- [Goal] The first line to copy is the one with "Turn this picture"; the last is the one with "floor_z = 18.5; // [17:0.5:21]". Copy each line in that range exactly, leaving out all others.

- [Provided records]
** START **

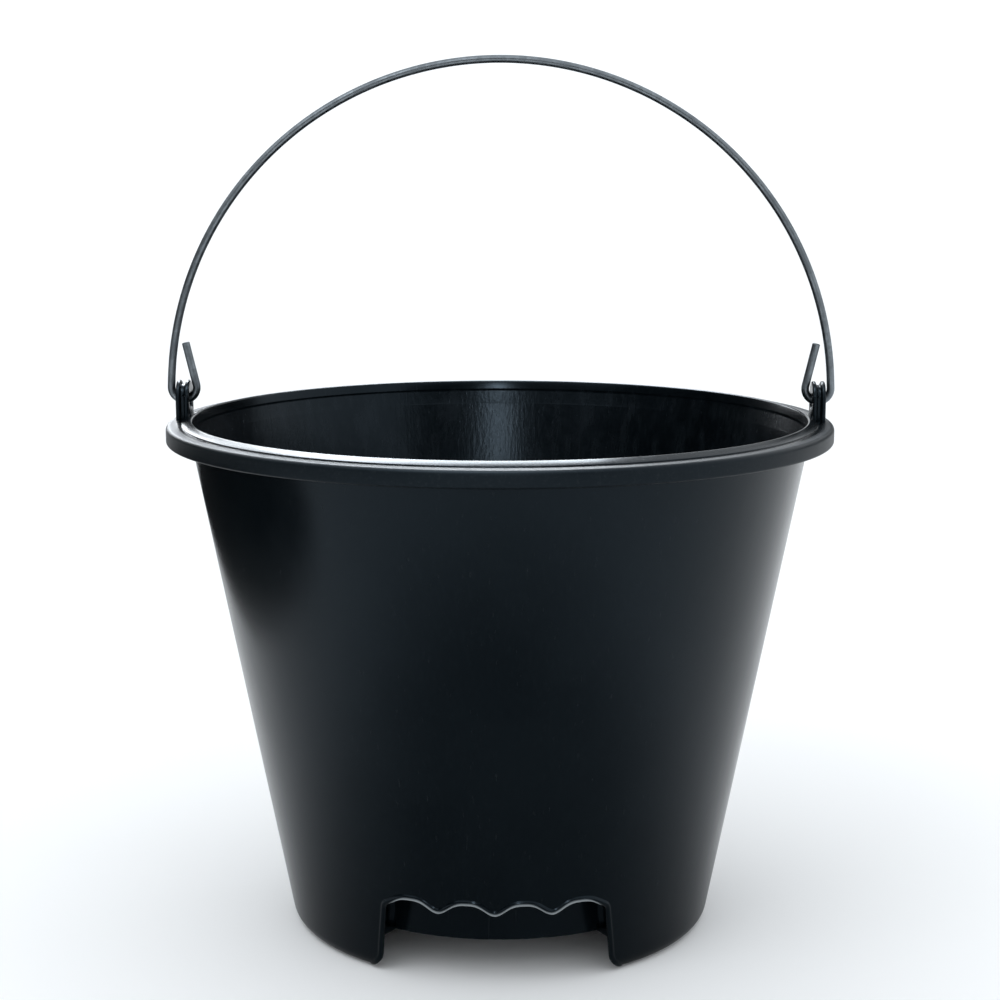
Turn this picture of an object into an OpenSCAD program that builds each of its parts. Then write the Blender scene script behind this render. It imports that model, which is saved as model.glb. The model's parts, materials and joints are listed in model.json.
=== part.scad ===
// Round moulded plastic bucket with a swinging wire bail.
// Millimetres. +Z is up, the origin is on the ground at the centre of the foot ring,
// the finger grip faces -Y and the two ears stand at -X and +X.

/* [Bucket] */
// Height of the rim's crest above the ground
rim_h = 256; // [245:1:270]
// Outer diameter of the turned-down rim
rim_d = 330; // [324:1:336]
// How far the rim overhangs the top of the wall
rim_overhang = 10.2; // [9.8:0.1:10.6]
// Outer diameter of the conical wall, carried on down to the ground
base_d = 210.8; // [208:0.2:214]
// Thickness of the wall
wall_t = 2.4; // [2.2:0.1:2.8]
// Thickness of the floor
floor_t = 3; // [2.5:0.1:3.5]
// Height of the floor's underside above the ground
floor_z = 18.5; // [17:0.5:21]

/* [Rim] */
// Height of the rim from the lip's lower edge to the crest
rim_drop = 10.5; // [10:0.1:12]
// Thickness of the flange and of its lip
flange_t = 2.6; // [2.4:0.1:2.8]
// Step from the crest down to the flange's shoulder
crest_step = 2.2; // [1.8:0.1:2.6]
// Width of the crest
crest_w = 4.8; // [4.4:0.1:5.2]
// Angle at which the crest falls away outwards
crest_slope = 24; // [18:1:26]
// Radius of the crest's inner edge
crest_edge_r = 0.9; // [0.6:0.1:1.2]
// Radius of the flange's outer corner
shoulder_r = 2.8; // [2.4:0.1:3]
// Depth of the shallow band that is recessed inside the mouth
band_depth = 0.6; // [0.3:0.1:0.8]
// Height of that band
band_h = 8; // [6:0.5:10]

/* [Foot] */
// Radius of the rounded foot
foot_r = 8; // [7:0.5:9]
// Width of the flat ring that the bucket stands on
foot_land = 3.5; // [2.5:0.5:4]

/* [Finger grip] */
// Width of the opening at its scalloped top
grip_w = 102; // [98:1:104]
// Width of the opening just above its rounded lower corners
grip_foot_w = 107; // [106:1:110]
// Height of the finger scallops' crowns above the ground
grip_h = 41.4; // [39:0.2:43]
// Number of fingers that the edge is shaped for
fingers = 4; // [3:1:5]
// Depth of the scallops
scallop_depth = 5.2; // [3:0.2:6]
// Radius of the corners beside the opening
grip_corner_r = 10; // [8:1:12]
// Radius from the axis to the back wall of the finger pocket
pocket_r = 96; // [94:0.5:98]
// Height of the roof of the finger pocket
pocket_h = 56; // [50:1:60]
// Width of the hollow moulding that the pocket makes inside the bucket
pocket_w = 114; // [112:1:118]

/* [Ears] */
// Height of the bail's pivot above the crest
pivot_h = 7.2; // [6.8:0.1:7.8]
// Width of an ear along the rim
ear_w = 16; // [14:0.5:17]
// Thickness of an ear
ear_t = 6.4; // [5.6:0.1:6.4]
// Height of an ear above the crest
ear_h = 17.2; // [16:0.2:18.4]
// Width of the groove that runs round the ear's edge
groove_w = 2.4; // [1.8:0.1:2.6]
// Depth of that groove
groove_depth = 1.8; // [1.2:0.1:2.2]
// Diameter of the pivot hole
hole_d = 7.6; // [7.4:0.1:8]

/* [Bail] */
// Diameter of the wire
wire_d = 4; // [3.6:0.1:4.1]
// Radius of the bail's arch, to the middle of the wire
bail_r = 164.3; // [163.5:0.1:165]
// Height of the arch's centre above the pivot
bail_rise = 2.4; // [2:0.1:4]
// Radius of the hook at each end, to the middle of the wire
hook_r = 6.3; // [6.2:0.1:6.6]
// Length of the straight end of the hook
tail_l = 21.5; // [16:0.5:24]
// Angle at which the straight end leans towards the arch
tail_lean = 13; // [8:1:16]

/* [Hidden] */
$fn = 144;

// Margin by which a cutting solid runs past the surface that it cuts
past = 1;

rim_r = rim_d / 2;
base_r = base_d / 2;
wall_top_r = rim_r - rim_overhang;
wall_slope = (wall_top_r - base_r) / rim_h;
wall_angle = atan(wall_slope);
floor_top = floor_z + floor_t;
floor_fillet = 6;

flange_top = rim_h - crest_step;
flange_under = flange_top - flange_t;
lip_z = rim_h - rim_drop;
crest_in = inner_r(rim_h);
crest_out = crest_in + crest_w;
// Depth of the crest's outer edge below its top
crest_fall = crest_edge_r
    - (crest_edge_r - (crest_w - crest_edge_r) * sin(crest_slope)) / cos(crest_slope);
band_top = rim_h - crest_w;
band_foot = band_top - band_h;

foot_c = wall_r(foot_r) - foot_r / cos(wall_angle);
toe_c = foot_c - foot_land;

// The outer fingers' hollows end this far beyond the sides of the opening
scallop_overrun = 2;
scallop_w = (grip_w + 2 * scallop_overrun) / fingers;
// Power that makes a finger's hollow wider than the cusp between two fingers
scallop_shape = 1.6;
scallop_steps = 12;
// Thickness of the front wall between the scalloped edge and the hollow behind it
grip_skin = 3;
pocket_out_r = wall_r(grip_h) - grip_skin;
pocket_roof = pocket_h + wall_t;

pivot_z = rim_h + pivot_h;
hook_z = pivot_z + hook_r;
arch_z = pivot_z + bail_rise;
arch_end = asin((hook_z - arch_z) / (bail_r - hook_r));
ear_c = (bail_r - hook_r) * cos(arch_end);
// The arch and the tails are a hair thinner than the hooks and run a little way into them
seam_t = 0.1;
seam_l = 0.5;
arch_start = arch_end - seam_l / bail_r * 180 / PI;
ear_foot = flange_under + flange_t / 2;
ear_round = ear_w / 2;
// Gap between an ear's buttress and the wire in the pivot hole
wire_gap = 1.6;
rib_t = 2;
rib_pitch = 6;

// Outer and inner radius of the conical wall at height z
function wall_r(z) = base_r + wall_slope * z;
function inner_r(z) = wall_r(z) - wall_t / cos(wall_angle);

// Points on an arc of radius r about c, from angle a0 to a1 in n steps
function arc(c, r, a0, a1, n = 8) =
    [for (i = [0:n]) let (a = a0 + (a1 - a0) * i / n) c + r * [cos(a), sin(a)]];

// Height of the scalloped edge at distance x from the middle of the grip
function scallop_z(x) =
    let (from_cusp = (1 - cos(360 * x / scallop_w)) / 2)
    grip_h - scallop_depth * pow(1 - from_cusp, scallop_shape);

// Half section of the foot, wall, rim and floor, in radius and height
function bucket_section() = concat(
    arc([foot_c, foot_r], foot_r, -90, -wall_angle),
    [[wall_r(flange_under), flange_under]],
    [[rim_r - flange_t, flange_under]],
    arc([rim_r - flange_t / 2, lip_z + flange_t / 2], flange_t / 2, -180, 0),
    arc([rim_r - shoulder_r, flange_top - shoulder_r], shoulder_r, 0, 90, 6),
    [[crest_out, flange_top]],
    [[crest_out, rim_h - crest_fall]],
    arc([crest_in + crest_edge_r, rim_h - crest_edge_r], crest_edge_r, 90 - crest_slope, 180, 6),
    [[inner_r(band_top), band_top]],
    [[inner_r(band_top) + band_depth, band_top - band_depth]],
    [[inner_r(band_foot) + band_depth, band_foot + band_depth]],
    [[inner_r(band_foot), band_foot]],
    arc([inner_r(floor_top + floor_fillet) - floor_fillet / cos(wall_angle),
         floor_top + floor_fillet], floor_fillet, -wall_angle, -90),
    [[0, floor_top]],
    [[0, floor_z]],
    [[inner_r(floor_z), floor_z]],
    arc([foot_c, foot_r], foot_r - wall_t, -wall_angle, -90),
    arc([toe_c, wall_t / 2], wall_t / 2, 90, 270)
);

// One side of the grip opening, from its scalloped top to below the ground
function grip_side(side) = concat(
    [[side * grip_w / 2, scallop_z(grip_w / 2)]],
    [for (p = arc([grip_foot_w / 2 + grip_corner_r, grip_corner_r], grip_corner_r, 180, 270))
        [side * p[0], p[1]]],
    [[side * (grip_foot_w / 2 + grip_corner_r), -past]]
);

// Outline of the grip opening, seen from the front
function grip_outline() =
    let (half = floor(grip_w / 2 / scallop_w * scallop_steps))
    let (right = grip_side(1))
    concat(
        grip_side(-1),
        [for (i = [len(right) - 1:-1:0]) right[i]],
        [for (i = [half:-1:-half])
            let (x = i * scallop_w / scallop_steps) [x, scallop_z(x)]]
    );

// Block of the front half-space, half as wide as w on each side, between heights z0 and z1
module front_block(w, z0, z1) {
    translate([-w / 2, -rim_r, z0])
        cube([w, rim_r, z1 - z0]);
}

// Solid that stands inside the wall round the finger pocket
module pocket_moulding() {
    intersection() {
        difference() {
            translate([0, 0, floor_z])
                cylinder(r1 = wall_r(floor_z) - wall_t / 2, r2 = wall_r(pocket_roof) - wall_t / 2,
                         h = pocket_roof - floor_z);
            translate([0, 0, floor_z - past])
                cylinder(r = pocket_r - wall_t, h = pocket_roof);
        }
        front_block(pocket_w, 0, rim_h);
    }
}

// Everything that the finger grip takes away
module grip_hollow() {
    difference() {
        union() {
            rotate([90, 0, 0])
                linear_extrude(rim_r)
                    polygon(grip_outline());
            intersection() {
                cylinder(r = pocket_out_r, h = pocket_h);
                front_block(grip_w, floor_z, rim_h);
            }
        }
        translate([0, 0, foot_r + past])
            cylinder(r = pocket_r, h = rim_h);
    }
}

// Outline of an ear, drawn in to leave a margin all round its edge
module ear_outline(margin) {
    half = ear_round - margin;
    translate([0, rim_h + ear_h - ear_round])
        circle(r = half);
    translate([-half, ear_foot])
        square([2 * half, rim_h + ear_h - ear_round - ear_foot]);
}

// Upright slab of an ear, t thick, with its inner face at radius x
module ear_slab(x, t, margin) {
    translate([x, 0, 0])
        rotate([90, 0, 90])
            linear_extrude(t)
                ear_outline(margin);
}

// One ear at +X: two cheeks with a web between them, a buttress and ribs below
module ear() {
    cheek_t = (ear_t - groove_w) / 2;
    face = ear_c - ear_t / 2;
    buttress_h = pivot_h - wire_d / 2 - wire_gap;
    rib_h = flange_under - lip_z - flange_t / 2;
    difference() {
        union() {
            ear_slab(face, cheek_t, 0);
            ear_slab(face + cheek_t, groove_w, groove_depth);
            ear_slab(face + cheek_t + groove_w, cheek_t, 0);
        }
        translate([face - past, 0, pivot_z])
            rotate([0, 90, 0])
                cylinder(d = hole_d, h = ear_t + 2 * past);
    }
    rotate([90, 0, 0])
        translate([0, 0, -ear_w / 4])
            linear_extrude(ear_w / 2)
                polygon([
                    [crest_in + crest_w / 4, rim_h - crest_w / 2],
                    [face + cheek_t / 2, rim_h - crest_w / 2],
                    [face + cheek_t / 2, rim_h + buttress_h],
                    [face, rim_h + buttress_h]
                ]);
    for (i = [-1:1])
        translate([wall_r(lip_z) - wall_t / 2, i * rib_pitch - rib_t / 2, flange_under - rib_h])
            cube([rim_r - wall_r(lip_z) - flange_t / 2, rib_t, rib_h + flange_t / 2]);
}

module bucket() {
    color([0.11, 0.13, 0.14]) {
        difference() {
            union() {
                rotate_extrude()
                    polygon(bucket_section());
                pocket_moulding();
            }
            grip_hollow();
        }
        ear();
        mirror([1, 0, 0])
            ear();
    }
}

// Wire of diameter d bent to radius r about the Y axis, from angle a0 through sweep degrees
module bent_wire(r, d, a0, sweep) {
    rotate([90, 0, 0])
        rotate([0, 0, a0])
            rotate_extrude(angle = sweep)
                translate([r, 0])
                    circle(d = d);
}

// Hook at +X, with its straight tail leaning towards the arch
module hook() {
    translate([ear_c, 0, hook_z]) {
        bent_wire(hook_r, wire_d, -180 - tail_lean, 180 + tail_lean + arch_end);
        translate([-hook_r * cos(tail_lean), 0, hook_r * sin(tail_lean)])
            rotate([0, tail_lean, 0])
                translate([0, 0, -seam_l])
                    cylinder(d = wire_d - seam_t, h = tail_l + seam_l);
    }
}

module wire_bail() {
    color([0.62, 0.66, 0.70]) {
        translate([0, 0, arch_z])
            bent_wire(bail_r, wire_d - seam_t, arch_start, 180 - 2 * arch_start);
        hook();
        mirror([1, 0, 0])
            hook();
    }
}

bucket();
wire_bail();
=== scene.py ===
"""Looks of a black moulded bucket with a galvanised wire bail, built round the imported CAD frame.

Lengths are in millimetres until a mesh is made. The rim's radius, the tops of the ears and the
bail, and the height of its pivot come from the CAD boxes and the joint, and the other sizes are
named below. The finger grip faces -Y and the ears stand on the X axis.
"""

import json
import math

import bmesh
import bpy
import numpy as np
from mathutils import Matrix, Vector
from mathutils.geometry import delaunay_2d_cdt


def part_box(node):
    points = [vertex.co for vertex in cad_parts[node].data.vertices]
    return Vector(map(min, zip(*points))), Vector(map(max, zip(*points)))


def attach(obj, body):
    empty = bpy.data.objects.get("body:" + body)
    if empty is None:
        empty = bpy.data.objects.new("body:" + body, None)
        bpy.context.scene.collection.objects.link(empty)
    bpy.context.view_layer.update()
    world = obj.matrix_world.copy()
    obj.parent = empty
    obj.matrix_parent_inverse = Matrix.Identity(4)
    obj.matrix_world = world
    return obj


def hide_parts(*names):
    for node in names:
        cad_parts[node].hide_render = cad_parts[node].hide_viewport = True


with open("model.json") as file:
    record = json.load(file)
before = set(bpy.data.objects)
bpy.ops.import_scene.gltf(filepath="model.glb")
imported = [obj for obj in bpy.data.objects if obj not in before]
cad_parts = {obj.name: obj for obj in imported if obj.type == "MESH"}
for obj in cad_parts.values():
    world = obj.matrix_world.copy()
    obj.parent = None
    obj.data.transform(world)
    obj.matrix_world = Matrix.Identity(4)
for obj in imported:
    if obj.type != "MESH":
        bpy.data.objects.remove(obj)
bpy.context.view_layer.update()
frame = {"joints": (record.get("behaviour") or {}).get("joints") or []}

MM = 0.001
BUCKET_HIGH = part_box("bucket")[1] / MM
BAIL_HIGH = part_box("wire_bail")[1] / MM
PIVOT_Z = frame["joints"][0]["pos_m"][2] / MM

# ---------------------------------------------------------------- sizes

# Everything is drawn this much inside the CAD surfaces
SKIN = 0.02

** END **
** START **

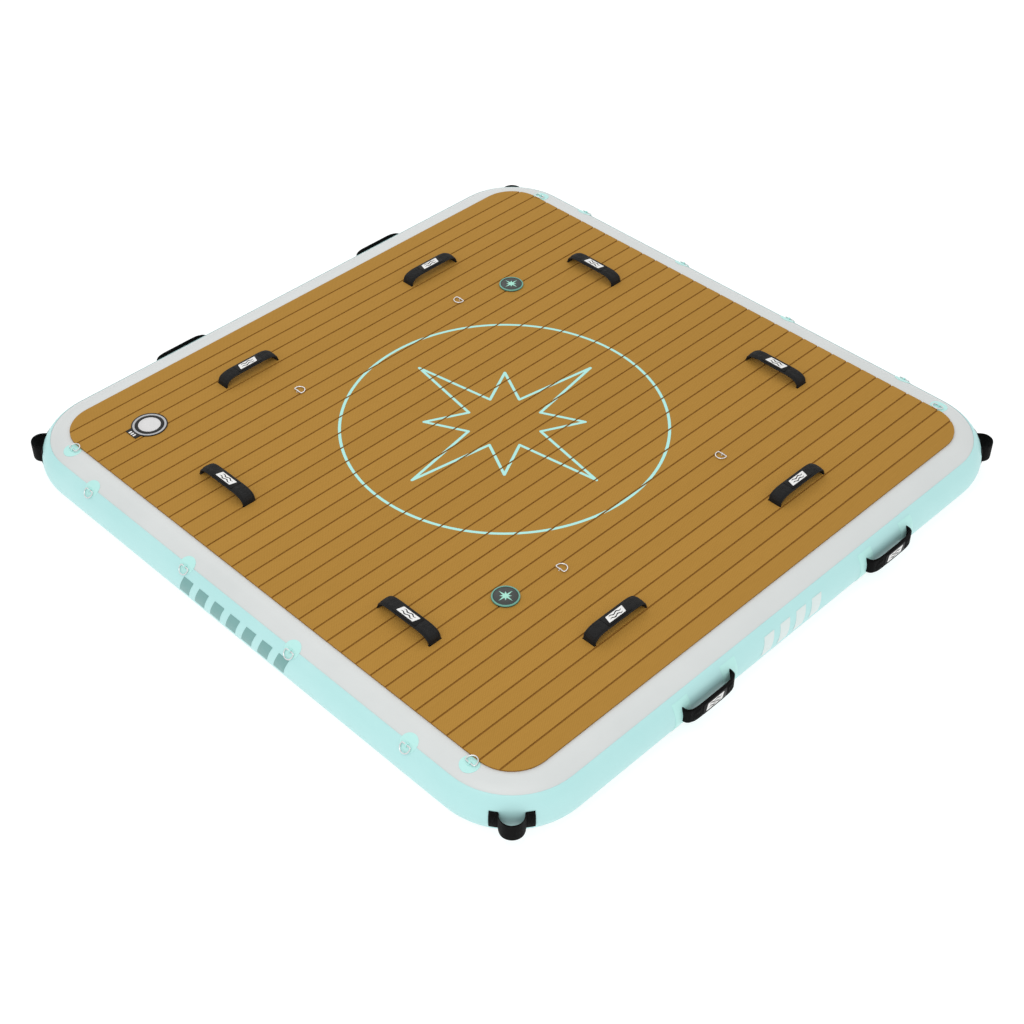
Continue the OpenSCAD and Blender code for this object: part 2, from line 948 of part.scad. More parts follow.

** END **

- [The completed task]
Turn this picture of an object into an OpenSCAD program that builds each of its parts. Then write the Blender scene script behind this render. It imports that model, which is saved as model.glb. The model's parts, materials and joints are listed in model.json.
=== part.scad ===
// Round moulded plastic bucket with a swinging wire bail.
// Millimetres. +Z is up, the origin is on the ground at the centre of the foot ring,
// the finger grip faces -Y and the two ears stand at -X and +X.

/* [Bucket] */
// Height of the rim's crest above the ground
rim_h = 256; // [245:1:270]
// Outer diameter of the turned-down rim
rim_d = 330; // [324:1:336]
// How far the rim overhangs the top of the wall
rim_overhang = 10.2; // [9.8:0.1:10.6]
// Outer diameter of the conical wall, carried on down to the ground
base_d = 210.8; // [208:0.2:214]
// Thickness of the wall
wall_t = 2.4; // [2.2:0.1:2.8]
// Thickness of the floor
floor_t = 3; // [2.5:0.1:3.5]
// Height of the floor's underside above the ground
floor_z = 18.5; // [17:0.5:21]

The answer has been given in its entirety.